A Call for Accountability in CPG
The CPG industry already struggles with accountability at the distributor and retailer level. Founders fight through opaque deductions, unclear terms, and retailers that often hold all the leverage. The last thing any brand needs is another weak link in the chain.
That’s why brokers must be held to higher standards. A CPG Broker should not be another source of frustration. They should bring clarity, execution, and measurable outcomes. If they can’t do that, they are not serving your business.
As founders, we have to stop accepting the idea that “this is just how it works.” The model will only improve if brands demand better.
Demand Better, Build Smarter
A CPG Broker should never be the sole driver of your growth strategy. Use them only if they can prove value, deliver outcomes, and work as a true extension of your team. If they can’t, build relationships directly and keep control where it belongs; with you.
Don’t outsource your sales destiny to someone unaccountable. The right broker, if you use one, should amplify your work—not drain it.

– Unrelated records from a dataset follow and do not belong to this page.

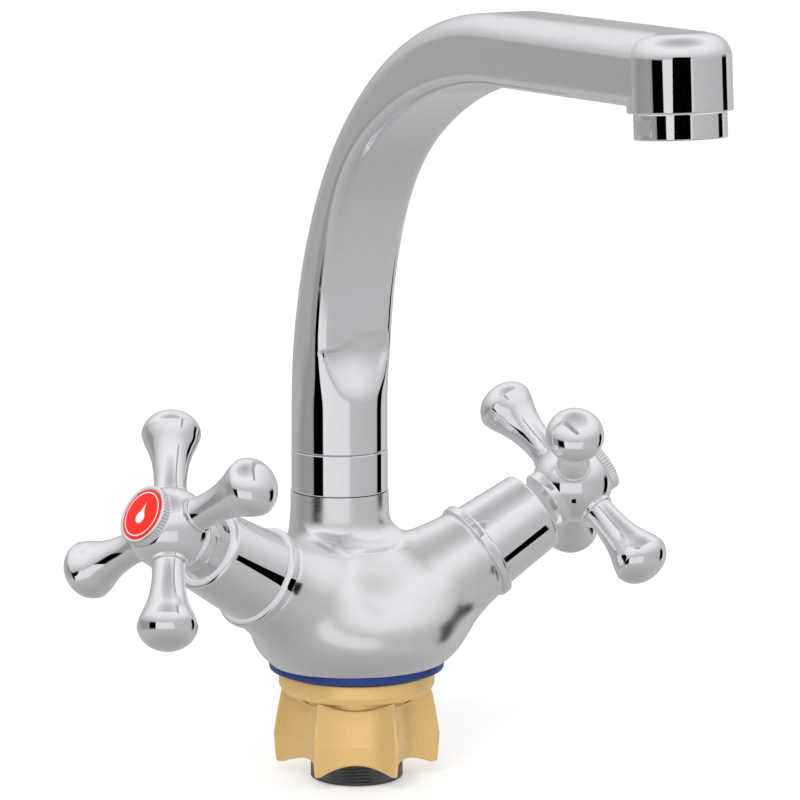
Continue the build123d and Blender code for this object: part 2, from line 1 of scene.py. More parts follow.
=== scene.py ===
# %% [markdown]
# # A two-handle basin mixer, finished in Blender
# The measured model of the mixer arrives as a fixed frame. Every piece that the eye meets is then
# built again as a smooth surface in the same place, rides on the same moving body, and gets its
# finish. We start by loading the frame and noting how large it is.

# %% Load the frame
import json
from math import atan, cos, degrees, pi, radians, sin, sqrt, tan
import bpy
import numpy as np
from mathutils import Matrix, Vector

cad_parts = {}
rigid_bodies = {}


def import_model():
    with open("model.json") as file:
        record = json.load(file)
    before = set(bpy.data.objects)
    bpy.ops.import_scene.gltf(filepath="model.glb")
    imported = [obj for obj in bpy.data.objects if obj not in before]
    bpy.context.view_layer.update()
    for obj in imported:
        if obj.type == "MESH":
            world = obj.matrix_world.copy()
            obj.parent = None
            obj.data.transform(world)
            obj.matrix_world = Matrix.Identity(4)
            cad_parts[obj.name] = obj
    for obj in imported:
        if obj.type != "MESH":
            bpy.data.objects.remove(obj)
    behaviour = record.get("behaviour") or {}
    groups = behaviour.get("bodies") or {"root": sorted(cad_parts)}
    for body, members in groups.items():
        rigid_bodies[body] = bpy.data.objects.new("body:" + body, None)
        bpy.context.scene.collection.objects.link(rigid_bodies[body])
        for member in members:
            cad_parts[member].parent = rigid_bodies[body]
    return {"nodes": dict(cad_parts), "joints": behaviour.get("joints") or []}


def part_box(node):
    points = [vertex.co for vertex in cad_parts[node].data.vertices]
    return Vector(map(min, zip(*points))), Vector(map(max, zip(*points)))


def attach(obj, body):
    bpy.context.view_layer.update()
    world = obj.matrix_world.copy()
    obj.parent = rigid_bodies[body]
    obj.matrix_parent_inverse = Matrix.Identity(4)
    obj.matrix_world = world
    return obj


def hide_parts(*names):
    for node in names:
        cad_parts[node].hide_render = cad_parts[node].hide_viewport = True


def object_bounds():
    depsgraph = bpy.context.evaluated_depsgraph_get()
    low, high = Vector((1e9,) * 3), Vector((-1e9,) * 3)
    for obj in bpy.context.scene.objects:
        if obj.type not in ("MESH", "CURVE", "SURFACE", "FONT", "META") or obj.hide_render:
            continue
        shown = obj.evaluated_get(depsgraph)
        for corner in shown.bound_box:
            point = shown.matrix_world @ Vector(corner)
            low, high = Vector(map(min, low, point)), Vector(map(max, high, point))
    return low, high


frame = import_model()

cad_low, cad_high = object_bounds()
print("frame box, metres:", [round(v, 4) for v in cad_low], [round(v, 4) for v in cad_high])

# %% [markdown]
# ## From a grid of points to a closed mesh
# A smooth part is a function of two parameters, so numpy can work out all of its points at once as a
# grid: rows run along the part, columns run round it. One helper turns any such grid into a mesh.
# It could be done with bmesh vertex by vertex, but whole arrays are faster and read like the formula.
# The helper also measures the enclosed volume: a negative one means that the shape is inside out.

# %% Grid to mesh
MM = 0.001


def volume_of(points, faces):
    """Signed volume: the sum over triangles of corner . (corner x corner) / 6."""
    total = 0.0
    for size in (3, 4):
        chosen = np.array([f for f in faces if len(f) == size])
        if len(chosen):
            for k in range(1, size - 1):
                a, b, c = points[chosen[:, 0]], points[chosen[:, k]], points[chosen[:, k + 1]]
                total += np.einsum("ij,ij->", a, np.cross(b, c)) / 6
    return total


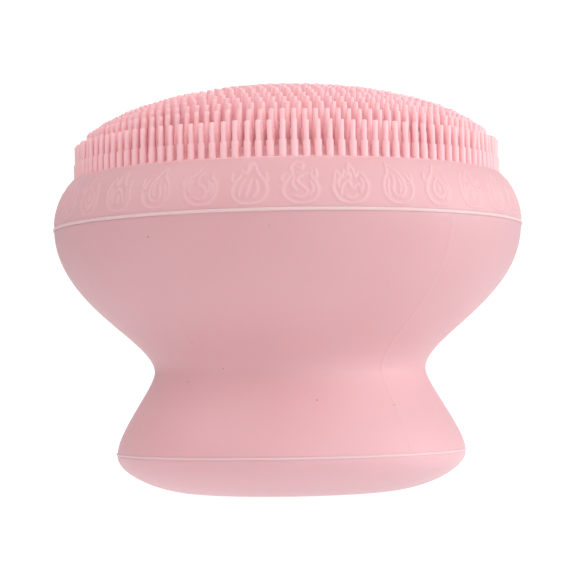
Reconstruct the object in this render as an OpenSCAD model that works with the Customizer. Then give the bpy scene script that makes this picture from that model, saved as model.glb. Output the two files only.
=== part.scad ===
// Hand-held facial cleansing brush of soft silicone.
// A domed crown of stepped bristles sits on a hollow, waisted body, and a shallow cap
// closes the foot. The crown is one moulding, drawn as a rim, a middle and a centre zone
// so that none holds too many bristles. The origin is at the middle of the resting
// face, and +Z is the axis.
// Measures are in millimetres.

/* [Body] */
// Diameter at the upper seam, the widest place
body_d = 62; // [58:0.5:66]
// Height of the upper seam above the resting face
body_seam_h = 34.8; // [33:0.2:37]
// Diameter at the waist
waist_d = 36; // [33:0.1:39]
// Height of the waist
waist_h = 15.9; // [15:0.1:17]
// Diameter at the foot seam
foot_d = 46.1; // [44:0.1:49]
// Height of the foot seam
foot_seam_h = 5.2; // [5:0.1:6]
// Diameter of the flat resting face
rest_d = 26.3; // [22:0.1:30]
// Thickness of the silicone wall
wall = 2.4; // [2.2:0.1:2.6]

/* [Crown] */
// Radius of the rounded shoulder, seen from the side
shoulder_r = 9.7; // [9.4:0.1:10.2]
// How far the highest bristle tips stand above the upper seam
tip_rise = 18.7; // [18.2:0.1:19.4]
// How far the dome of tips falls from its top to its edge
tip_dome_h = 10.8; // [10.4:0.1:11.2]
// How far the edge of that dome lies outside the first ring
tip_dome_margin = 1.2; // [1:0.05:1.6]

/* [Bristles] */
// Length of a bristle above the plate
bristle_len = 4.4; // [4.1:0.05:4.7]
// Length of its thin upper part
tip_len = 2.45; // [2:0.05:2.9]
// Diameter of the thin upper part
tip_d = 0.68; // [0.6:0.02:0.74]
// Diameter of the thick root
root_d = 0.94; // [0.84:0.02:1]
// Distance from one bristle to the next along a ring
bristle_pitch = 1.42; // [1.38:0.02:1.9]
// Distance from one ring to the next
ring_gap = 1.57; // [1.5:0.01:2]

/* [Seams] */
// Length of the lap inside each seam
lap_h = 2; // [1.6:0.1:2.4]
// Thickness of the tongue in each lap
lap_t = 1.1; // [1:0.05:1.2]
// Half the width of a seam bead, and its depth into the joint
bead_w = 0.22; // [0.16:0.02:0.3]
// How far a bead stands out
bead_out = 0.18; // [0.1:0.02:0.24]

/* [Hidden] */
$fn = 128;

body_r = body_d / 2;
waist_r = waist_d / 2;
foot_r = foot_d / 2;
rest_r = rest_d / 2;

// The bristle plate ends on the shoulder, just outside the first ring. It follows the
// dome of the tips at a bristle's length below, rising in level terraces, one to a ring.
ring_inset = 3.15;
first_ring_r = body_r - ring_inset;
rim_margin = 0.6;
rim_r = first_ring_r + rim_margin;
shoulder_mid_r = body_r - shoulder_r;
rim_angle = acos((rim_r - shoulder_mid_r) / shoulder_r);
rim_h = body_seam_h + shoulder_r * sin(rim_angle);
tip_top_h = body_seam_h + tip_rise;
tip_dome_r = first_ring_r + tip_dome_margin;
shoulder_steps = 10;
inner_steps = 10;
inner_gap = 0.3;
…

Frequently Asked Questions About CPG Brokers
1. Do I need a CPG Broker to get into grocery stores?
Not always. Some brands succeed with brokers, but many get in by building direct buyer relationships, using distributors like UNFI or KeHE, or networking at trade shows. A CPG Broker can help, but they’re not required.
2. What makes a good CPG Broker versus a bad one?
A good CPG Broker offers transparency, direct buyer access, and measurable results. A bad one hides behind vague promises, avoids sharing contacts, or locks you into long contracts without outcomes.
3. How much should I expect to pay a CPG Broker?
Most CPG Brokers charge $5,000–$10,000 a month plus commission. If you’re paying that and still doing the heavy lifting yourself, you’re not getting value.
4. What are alternatives to using a CPG Broker?
Alternatives include direct buyer outreach, hiring a fractional sales leader, working with consultants, or joining communities like CPG Guy. These give more control and often cost less than a broker.